Put all the walking disasters of the moment in the house and see how they crumble without booze and pills. Make then do food competitions that will result in them – gasp! – gaining a pound. Common Brit, Lindsay et all, what else have you go to do? Obviously nothing worthwhile…
Definitely Kathy Griffin–she would be HILARIOUS in the diary room!
Katt Williams and Gary Busey would be great. I also wouldn’t mind seeing RuPaul because you gotta have a cross-dresser.
Keeping in the spirit of how they always cast these celebrity reality shows…
Craig Kilborn (because I still miss seeing him every night)
Molly Ringwald (old school celebrity)
Nancy Grace (just so we have someone to hate)
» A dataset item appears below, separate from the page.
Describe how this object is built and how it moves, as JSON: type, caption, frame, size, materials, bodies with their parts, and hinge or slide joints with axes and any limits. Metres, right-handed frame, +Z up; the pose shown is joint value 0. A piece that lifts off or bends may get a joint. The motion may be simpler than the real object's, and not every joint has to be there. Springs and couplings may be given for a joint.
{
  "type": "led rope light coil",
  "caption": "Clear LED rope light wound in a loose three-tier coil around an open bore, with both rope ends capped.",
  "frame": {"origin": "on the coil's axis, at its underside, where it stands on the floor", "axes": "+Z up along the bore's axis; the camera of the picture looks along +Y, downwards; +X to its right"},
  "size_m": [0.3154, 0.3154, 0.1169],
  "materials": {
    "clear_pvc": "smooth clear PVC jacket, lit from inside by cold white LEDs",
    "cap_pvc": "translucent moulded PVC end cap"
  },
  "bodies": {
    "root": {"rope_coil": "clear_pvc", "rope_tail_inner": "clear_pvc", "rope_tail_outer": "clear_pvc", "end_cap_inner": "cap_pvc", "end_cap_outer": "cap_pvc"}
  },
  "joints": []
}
Nikki Sixx (we need an 80’s metal guy)
Yasmine Bleeth (and a Baywatch chick)
Corey Haim (because Feldman always gets the gigs)
Nick Lachey & Kevin Federline (celebrity ex-husbands)
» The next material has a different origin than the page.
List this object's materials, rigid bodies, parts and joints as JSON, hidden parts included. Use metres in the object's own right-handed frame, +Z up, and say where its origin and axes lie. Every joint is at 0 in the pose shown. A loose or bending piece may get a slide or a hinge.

Joe Rogan (former Fear Factor host)
New York
Kathy Griffin
Ross the Intern
Kat Von D
Courtney Love
Joshua Jackson
Chris Kirkpatrick
Eminem
How about sticking the AMPTP and the WGA in a Big Bro room to duke it out and settle the strike so we can get back to good scripted TV faster.
Ann Coulter (token older conservative woman)
Wayne Newton (token older man)
Paris Hilton (token twentysomething blonde famewhore #1)
Courtney Peldon (token twentysomething blonde famewhore #2)
Chris Crocker (token twentysomething blonde famewhore #3)
Jesse Metcalfe (token twentysomething himbo #1)
What’shisface from Laguna Hills or whatever (token twentysomething himbo #2)
Zac Efron (token twentysomething himbo #3)
Neil Patrick Harris (token gay male)
Janelle (because Big Brother luuuurrrrves her)
Cindy Crawford
Lance Bass
Judge Judy
David Faustino
Monique
Johnathan Taylor Thomas
Jesse Metcalf
Ashley Tisdalel
Jamie Lynn Spears
Monica
Jason Priestly
Mr. T
Leslie Stahl
There’s thirteen for the house. Let’s cast this thing and get it going already!!!
Gary Busey is a must
Kathy Griffin
Flavor Flav
Da Brat-she doesn’t have a career anymore
Amy Winehouse and Pete Doherty!
Ok hats off to Heather & louise for suggesting Neil Patrick Harris! I thought he’d make a GREAT choice before I even knew he was a fan of the show for a couple of reason. (1) He already WORKS for CBS on HIMEYM, and if the strike is going on, he wouldn’t be working on that sitcom anyways! (2)The sequel to Harold & Kumar is coming out in Feb. so he’ll more than likely being talked about in genral already. (3)Not only is he funny & OUT, he’d also fuilfill the requirement of one of the HOT guys in the house. (4)Honestly, if he agreed to be cast, I think he’d be the 1st gay male to make a good impression to Middle America where homosexuality is still kinda regarded as sinful. After Joe and Dustin from last summer, I think Neil would be a bit of a 360. An actual funny gay guy who’s liked & not waiting to be kicked out of the house! CBS GET ON HIM!!
Now as far as other suggestions go, I’d prefer REAL celebrities instead of C List stars from the 9o’s. If NOT NPH how about Seann William Scott?
Let’s throw all the pseudo reality TV celebs in together. Chenbot, Anderson Cooper, Jeff Probst, the guy from amazing race, Donald Trump, all of them. That would be nice.
Throw Tom Cruise into the mix for some extra crazy. He could try and convert everyone to Scientology.